* [Recorded data]:
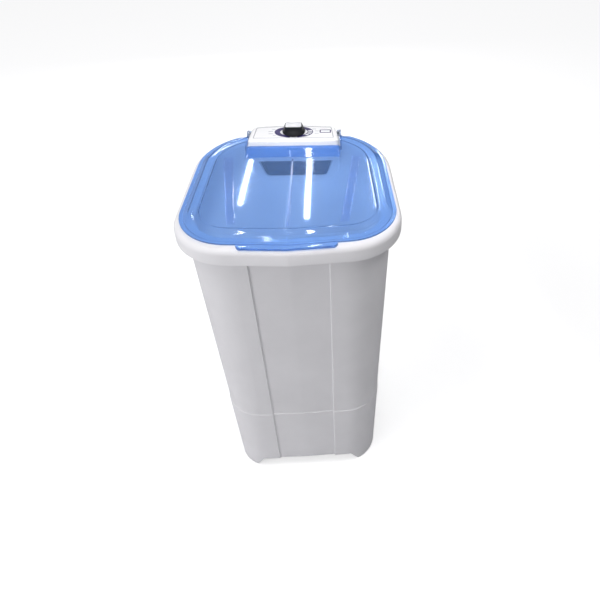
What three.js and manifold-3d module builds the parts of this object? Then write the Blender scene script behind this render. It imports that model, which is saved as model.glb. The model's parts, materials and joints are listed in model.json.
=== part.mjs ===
// Semi-automatic single-tub washing machine, in millimetres.
// +Z is up, +X is to the right and +Y is to the rear; it stands on z = 0 with the origin
// under the middle of the rim.

import * as THREE from 'three';
import { mergeVertices } from 'three/addons/utils/BufferGeometryUtils.js';
import Module from 'manifold-3d';

const wasm = await Module();
wasm.setup();

// Gaps and overruns shared by all pieces
const fitGap = 0.3;
const slideGap = 0.6;
const cutOverrun = 4;
const leastRadius = 1;

// Plan outlines: half widths at the front and rear corners, reach to the front and back,
// how far the corners fall back from the middle, and the rounding of each corner
const rimPlan = {
  halfFront: 262, halfRear: 238, front: 261, back: 261, bowFront: 18, bowRear: 12,
  frontCorner: 130, rearCorner: 176, nose: 3, tail: 60,
};
const cabinetTopPlan = {
  halfFront: 236, halfRear: 222, front: 248, back: 249, bowFront: 9, bowRear: 9,
  frontCorner: 118, rearCorner: 158, nose: 60, tail: 60,
};
const cabinetFootPlan = {
  halfFront: 198, halfRear: 196, front: 220, back: 218, bowFront: 5, bowRear: 4,
  frontCorner: 84, rearCorner: 92, nose: 60, tail: 60,
};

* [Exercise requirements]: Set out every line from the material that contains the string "three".

* [Correct result]:
What three.js and manifold-3d module builds the parts of this object? Then write the Blender scene script behind this render. It imports that model, which is saved as model.glb. The model's parts, materials and joints are listed in model.json.
import * as THREE from 'three';
import { mergeVertices } from 'three/addons/utils/BufferGeometryUtils.js';